如何使用XMLPullParser忽略Html元素?

时间:2015-02-18 07:09:51

标签: java android xml

我有一个流式传输到xml解析器的xml文件。

xml文件的内容包含html标记,我想忽略它:

    <overview>
      <p>Situated on a peninsula halfway up the west coast of India, Mumbai (formerly Bombay) is India's economic powerhouse and home to more millionaires than any other city on the Indian sub-continent.</p>
      <p>The Portuguese established this old Hindu city as a colony in 1509.</p>
      <p>Like many Indian cities, the streets of Mumbai are congested with cattle, carts and motor vehicles and the air is thick with smog.</p>
</overview>

解析概述的方法是:

private String readOverview(XmlPullParser parser) throws IOException, XmlPullParserException{
        parser.require(XmlPullParser.START_TAG, ns, TAG_OVERVIEW);
        String overview = readText(parser);
        parser.require(XmlPullParser.END_TAG, ns, TAG_OVERVIEW);
        return overview;
    }

错误是:预期:END_TAG {null}overview (position:START_TAG <p>@6:10 in java.io.InputStreamReader@537c80f4)

3 个答案:

答案 0 :(得分:0)

如果您可以将CDATA标记添加到XML文件中。然后你应该可以忽略HTML标签。

参考:XML Cdata - 解释清楚

答案 1 :(得分:0)

诀窍是了解XmlPullParser works

的方式

一旦理解了它,就可以实现一个找到<p>标签的函数,并根据需要处理它们。在这种情况下,制作List<String>

示例:

//Extract Tags
private List<String> readHtml(XmlPullParser parser) throws IOException, XmlPullParserException {

    List<String> result = new ArrayList<String>();
    //Required Tag is in calling function

    //holder for current line
    String curr_line = "";
    //get current tag name
    String current_tag_name = "";

    //while an end tag is not found
    while (parser.next() != XmlPullParser.END_TAG){
        //if a start tag is found continue
        if (parser.getEventType() != XmlPullParser.START_TAG){
            continue;
        }
        //get current tag
        current_tag_name = parser.getName();
        if (current_tag_name.equals(TAG_P)){
            curr_line = readText(parser);
        }
        else{
            skip(parser);
        }
        if (curr_line != null){
            result.add(curr_line);
        }
    }
    return result;
}

答案 2 :(得分:0)

That error is occurring because the parser is reading unmatched tags.

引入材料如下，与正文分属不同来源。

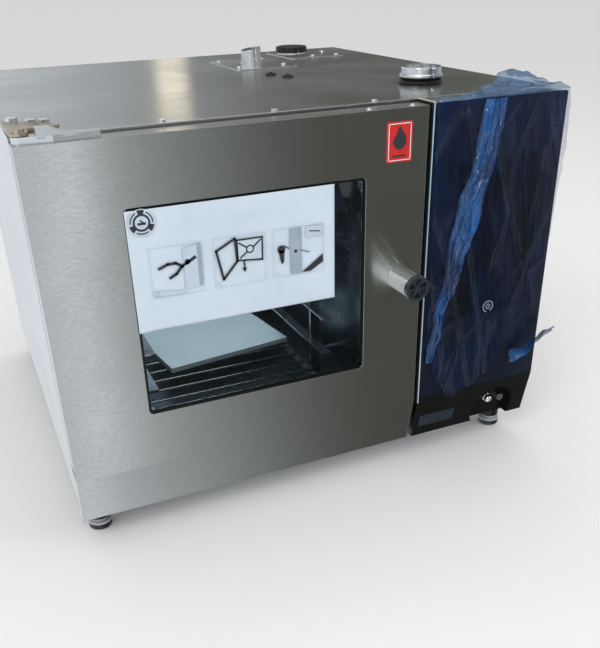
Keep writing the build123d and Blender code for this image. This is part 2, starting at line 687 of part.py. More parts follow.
def window_ring(outer_grow, inner_grow, corner):
    """A rectangular ring round the window opening."""
    centre = (sum(WINDOW_X) / 2, sum(WINDOW_Z) / 2)
    wide, high = WINDOW_X[1] - WINDOW_X[0], WINDOW_Z[1] - WINDOW_Z[0]
    with Locations(centre):
        RectangleRounded(wide + 2 * outer_grow, high + 2 * outer_grow, corner)
        if inner_grow is not None:
            RectangleRounded(wide + 2 * inner_grow, high + 2 * inner_grow, corner, mode=Mode.SUBTRACT)


with BuildPart() as door_skin:
    with BuildSketch(Plane.YZ.offset(-HALF)):
        door_profile(0)
    extrude(amount=HALF + DOOR_RIGHT)
    with BuildSketch(Plane.YZ.offset(-HALF + SHEET)):
        door_profile(SHEET)
    extrude(amount=HALF + DOOR_RIGHT - 2 * SHEET, mode=Mode.SUBTRACT)
    with BuildSketch(Plane.XZ.offset(-FRONT)):
        window_ring(0, None, 8)
        with Locations(HANDLE):
            Circle(7.5)
    extrude(amount=-SHEET, mode=Mode.SUBTRACT)
    slot_z = grown(TONGUE_Z, 4)
    block((-HALF, -HALF + SHEET), (FRONT + 3, FRONT + DOOR_THICK), slot_z, Mode.SUBTRACT)
save(door_skin, "door_skin")

DOOR_BACK = FRONT + DOOR_THICK
with BuildPart() as door_back:
    block(
        (-HALF + SHEET, DOOR_RIGHT - SHEET),
        (DOOR_BACK - SHEET, DOOR_BACK),
        (DOOR_BOTTOM + SHEET, DOOR_TOP - SHEET),
    )
    with BuildSketch(Plane.XZ.offset(-DOOR_BACK)):
        window_ring(12, None, 10)
        with Locations(HANDLE):
            Circle(7.5)
    extrude(amount=SHEET, mode=Mode.SUBTRACT)
    block((-HALF + SHEET, PIVOT[0] + 10), (DOOR_BACK - SHEET, DOOR_BACK), slot_z, Mode.SUBTRACT)
save(door_back, "door_back_frame")

with BuildPart() as trim:
    with BuildSketch(Plane.XZ.offset(-FRONT - SHEET)):
        window_ring(10, -4, 6)
    extrude(amount=-1)
save(trim, "window_trim")

with BuildPart() as outer_glass:
    with BuildSketch(Plane.XZ.offset(-FRONT - SHEET - 1)):
        window_ring(10, None, 6)
    extrude(amount=-4)
save(outer_glass, "door_outer_glass")

INNER_GLASS_Y = DOOR_BACK - SHEET
with BuildPart() as inner_glass:
    with BuildSketch(Plane.XZ.offset(-INNER_GLASS_Y)):
        window_ring(22, None, 6)
    extrude(amount=4)
save(inner_glass, "door_inner_glass")

# corner clips that clamp the inner glass against the door's back
with BuildPart() as clips:
    for side, edge in ((-1, WINDOW_X[0] - 22), (1, WINDOW_X[1] + 22)):
        for clip_z in (WINDOW_Z[0] + 40, WINDOW_Z[1] - 40):
            tall = (clip_z - 12, clip_z + 12)
            foot = sorted((edge, edge + side * 8))
            finger = sorted((edge - side * 14, edge + side * 8))
            block(foot, (INNER_GLASS_Y - 7, INNER_GLASS_Y), tall)
            block(finger, (INNER_GLASS_Y - 7, INNER_GLASS_Y - 4), tall)
save(clips, "glass_clips")

with BuildPart() as badge:
    block((101, 145), (FRONT - 1.2, FRONT), (577, 637))
    fillet(badge.edges().filter_by(Axis.Y), 2)
save(badge, "door_badge")

with BuildPart() as sheet:
    block((WINDOW_X[0], 12), (FRONT - 1.4, FRONT - 0.4), (375, 557))
save(sheet, "instruction_sheet")

# ======== handle and latch ========

HUB_R = 20
CAP_DEEP = 9
with BuildPart() as hub:
    bar((HANDLE[0], FRONT - HUB_OUT + CAP_DEEP, HANDLE[1]), (HANDLE[0], FRONT - 0.3, HANDLE[1]), HUB_R)
    bar((HANDLE[0], FRONT - 0.3, HANDLE[1]), (HANDLE[0], FACE + 17, HANDLE[1]), 7)
    bar(
        (HANDLE[0], FRONT - HUB_OUT + 20, HANDLE[1]),
        (HANDLE[0], FRONT - HUB_OUT + 20, HANDLE[1] + HUB_R),
        3,
        Mode.SUBTRACT,
    )
    chamfer(hub.edges().filter_by(GeomType.CIRCLE).group_by(Axis.Y)[0], 1)
save(hub, "handle_hub")

# spoked end cap
CAP_BACK = FRONT - HUB_OUT + CAP_DEEP
with BuildPart() as cap:
    bar((HANDLE[0], CAP_BACK, HANDLE[1]), (HANDLE[0], CAP_BACK - CAP_DEEP, HANDLE[1]), HUB_R + 1)
    with BuildSketch(Plane.XZ.offset(-CAP_BACK + CAP_DEEP)):
        with Locations(HANDLE):
            Circle(HUB_R - 3.5)
            Circle(4, mode=Mode.SUBTRACT)
            with PolarLocations(10, 6):
                Rectangle(16, 2.2, mode=Mode.SUBTRACT)
    extrude(amount=-(CAP_DEEP - 2), mode=Mode.SUBTRACT)
    chamfer(cap.edges().filter_by(GeomType.CIRCLE).group_by(Axis.Y)[-1], 0.8)
save(cap, "handle_cap")

with BuildPart() as finger:
    block(
        (HANDLE[0] - 3.5, HANDLE[0] + 3.5),
        (FACE + 17, FACE + 23),
        (HANDLE[1] - 7, HANDLE[1] + FINGER_LONG),
    )
save(finger, "latch_finger")

# keyhole plate and box behind it: the finger goes in upright and turns behind the plate
with BuildPart() as striker:
    block(CATCH_X, (FACE, FACE + 32), CATCH_Z)
    block(grown(CATCH_X, -2), (FACE + 3, FACE + 30), grown(CATCH_Z, -2), Mode.SUBTRACT)
    bar((HANDLE[0], FACE, HANDLE[1]), (HANDLE[0], FACE + 3, HANDLE[1]), 10.5, Mode.SUBTRACT)
    block(
        (HANDLE[0] - 7, HANDLE[0] + 7),
        (FACE, FACE + 3),
        (HANDLE[1], HANDLE[1] + FINGER_LONG + 5),
        Mode.SUBTRACT,
    )
save(striker, "latch_striker")

# ======== feet ========

with BuildPart() as collars:
    for foot_x in (-FOOT_X, FOOT_X):
        for foot_y in FOOT_Y:
            bar((foot_x, foot_y, 22), (foot_x, foot_y, PAN_Z), 19)
            bar((foot_x, foot_y, 22), (foot_x, foot_y, PAN_Z - 3), 13, Mode.SUBTRACT)
save(collars, "foot_collars")

for depth_name, foot_y in zip(("front", "rear"), FOOT_Y):
    for side_name, foot_x in (("left", -FOOT_X), ("right", FOOT_X)):
        with BuildPart() as foot:
            bar((foot_x, foot_y, 0), (foot_x, foot_y, 14), 20)
            bar((foot_x, foot_y, 14), (foot_x, foot_y, PAN_Z - 5), 13 - 2 * RUN_FIT)
            fillet(foot.faces().sort_by(Axis.Z)[0].edges(), 3)
        save(foot, f"foot_{depth_name}_{side_name}")

# ======== protective film ========

FILM_Y = FRONT - 2.5
with BuildPart() as film:
    with BuildSketch(Plane.XZ.offset(-FILM_Y)):
        Polygon(
            (190, 372),
            (232, 560),
            (262, 664),
            (HALF - 6, 664),
            (HALF - 14, 583),
            (HALF, 370),
            (HALF, 226),
            (393, 204),
            (364, 164),
            (320, 150),
            (236, 136),
            (196, 201),
            (187, 228),
            align=None,
        )
    extrude(amount=-1.2)
    with BuildSketch(Plane.XY.offset(ROOF_Z + 2.5)):
        Polygon(
            (262, FILM_Y),
            (HALF - 6, FILM_Y),
            (HALF - 2, FACE + 60),
            (400, FACE + 120),
            (330, FACE + 40),
            (280, FACE - 10),
            align=None,
        )
    extrude(amount=1.5)
save(film, "protective_film")
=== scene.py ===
import math

import bmesh
import bpy
from mathutils import Matrix, Vector, noise


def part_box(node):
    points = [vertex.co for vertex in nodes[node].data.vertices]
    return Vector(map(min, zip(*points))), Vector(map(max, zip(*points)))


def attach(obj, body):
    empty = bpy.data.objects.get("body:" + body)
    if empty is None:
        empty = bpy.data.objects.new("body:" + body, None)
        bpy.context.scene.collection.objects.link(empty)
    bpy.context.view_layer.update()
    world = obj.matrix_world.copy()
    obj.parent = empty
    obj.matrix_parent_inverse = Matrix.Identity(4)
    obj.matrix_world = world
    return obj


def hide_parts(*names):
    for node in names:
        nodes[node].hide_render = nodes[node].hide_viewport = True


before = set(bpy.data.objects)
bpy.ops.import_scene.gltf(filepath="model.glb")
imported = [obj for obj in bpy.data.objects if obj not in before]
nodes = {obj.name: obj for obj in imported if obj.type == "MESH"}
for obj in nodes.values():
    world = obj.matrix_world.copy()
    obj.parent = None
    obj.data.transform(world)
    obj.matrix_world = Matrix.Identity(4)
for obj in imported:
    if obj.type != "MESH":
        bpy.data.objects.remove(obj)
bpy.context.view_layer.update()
scene = bpy.context.scene
scene.view_settings.view_transform = "Standard"

# ======== where things are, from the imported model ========

DOOR_LOW, DOOR_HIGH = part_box("door_skin")
GLASS_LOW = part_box("panel_glass")[0]
PAPER_LOW, PAPER_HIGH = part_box("instruction_sheet")
SCREEN_LOW, SCREEN_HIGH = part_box("display_module")
BADGE_LOW, BADGE_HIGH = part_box("door_badge")
STRIP_LOW, STRIP_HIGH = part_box("edge_strip")
FRONT = DOOR_LOW.y
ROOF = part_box("roof_panel")[1].z


# ======== node materials ========


class Look:
    """One node material: a Principled shader and short ways to wire textures into it."""

    def __init__(self, name, color, rough=0.5, metal=0.0, **numbers):
        self.material = bpy.data.materials.new(name)
        self.material.use_nodes = True
        self.tree = self.material.node_tree
        self.bsdf = self.tree.nodes["Principled BSDF"]
        self.bsdf.inputs["Base Color"].default_value = (*color, 1)
        self.bsdf.inputs["Roughness"].default_value = rough
        self.bsdf.inputs["Metallic"].default_value = metal
        for key, value in numbers.items():
            self.bsdf.inputs[key.replace("_", " ")].default_value = value
        self.color = color
        self.rough = rough
        self.coords = self.add("ShaderNodeTexCoord").outputs["Object"]

    def add(self, kind, inputs=None, **props):
        n = self.tree.nodes.new(kind)
        for key, value in props.items():
            setattr(n, key, value)
        for key, value in (inputs or {}).items():
            if isinstance(value, bpy.types.NodeSocket):
                self.tree.links.new(value, n.inputs[key])
            else:
                n.inputs[key].default_value = value
        return n

    def link(self, source, key):
        self.tree.links.new(source, self.bsdf.inputs[key])

    def noise(self, scale, detail=4.0, rough=0.6, offset=(0, 0, 0), distortion=0.0):
        """Noise stretched by scale, a cell count per metre along X, Y and Z."""
        mapping = self.add("ShaderNodeMapping", {0: self.coords, "Scale": scale, "Location": offset})
        found = self.add(
            "ShaderNodeTexNoise",
            {"Vector": mapping.outputs[0], "Scale": 1, "Detail": detail, "Roughness": rough,
             "Distortion": distortion},
        )
        return found.outputs["Fac"]

    def remap(self, value, low, high, to_low=0.0, to_high=1.0):
        found = self.add(
            "ShaderNodeMapRange",
            {"Value": value, "From Min": low, "From Max": high, "To Min": to_low, "To Max": to_high},
        )
        return found.outputs[0]

    def math(self, how, a, b=0.0):
        return self.add("ShaderNodeMath", {0: a, 1: b}, operation=how).outputs[0]

    def mix(self, share, a, b):
        found = self.add("ShaderNodeMix", data_type="RGBA")
        for key, value in (("Factor", share), ("A", a), ("B", b)):
            socket = next(s for s in found.inputs if s.name == key and s.enabled)
            if isinstance(value, bpy.types.NodeSocket):
                self.tree.links.new(value, socket)
            elif key == "Factor":
                socket.default_value = value
            else:
                socket.default_value = (*value, 1)
        return next(s for s in found.outputs if s.enabled)

    def bump(self, height, strength, depth, edge=0.0):
        """Relief of that depth in metres, over edges rounded to radius edge."""
        inputs = {"Height": height, "Strength": strength, "Distance": depth}
        if edge:
            inputs["Normal"] = self.add("ShaderNodeBevel", {"Radius": edge}, samples=4).outputs[0]
        self.link(self.add("ShaderNodeBump", inputs).outputs[0], "Normal")


def shade(color, factor):
    return tuple(min(1.0, c * factor) for c in color)


def brushed(name, color, grain, rough=0.27, across="X", strength=0.2, turn=0.75, edge=0.0013):
    """Brushed sheet: short bright dashes along the grain, faint smears and rounded bright edges."""
    look = Look(name, color, rough, 1.0, Anisotropic=turn)
    dash = look.noise(grain, 3.0, 0.7)
    fine = look.noise(tuple(g * 2.7 for g in grain), 2.0, 0.6, (3.1, 1.7, 5.3))
    smear = look.noise((5, 5, 5), 4.0, 0.55, (7, 2, 4), 0.6)
    lines = look.math("ADD", look.math("MULTIPLY", dash, 0.55), look.math("MULTIPLY", fine, 0.45))
    streak = look.remap(lines, 0.32, 0.68)
    toned = look.mix(streak, shade(color, 0.84), shade(color, 1.15))
    dull = look.remap(smear, 0.35, 0.75)
    faded = look.math("MULTIPLY", dull, 0.35)
    look.link(look.mix(faded, toned, shade(color, 0.82)), "Base Color")
    base_rough = look.remap(streak, 0, 1, rough + 0.07, rough - 0.06)
    look.link(look.math("ADD", base_rough, look.math("MULTIPLY", dull, 0.08)), "Roughness")
    look.bump(lines, strength, 0.00012, edge)
    tangent = look.add("ShaderNodeTangent", direction_type="RADIAL", axis=across)
    look.link(tangent.outputs[0], "Tangent")
    return look.material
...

I needed my parser to read unmatched HTML tags without throwing an error, and this is what worked for me:

    parser.setFeature("http://xmlpull.org/v1/doc/features.html#relaxed", true);

This worked for me on emulators as far back as 4.1.1 (JellyBean).

If you want to ignore the HTML tags, the CDATA option is a better solution.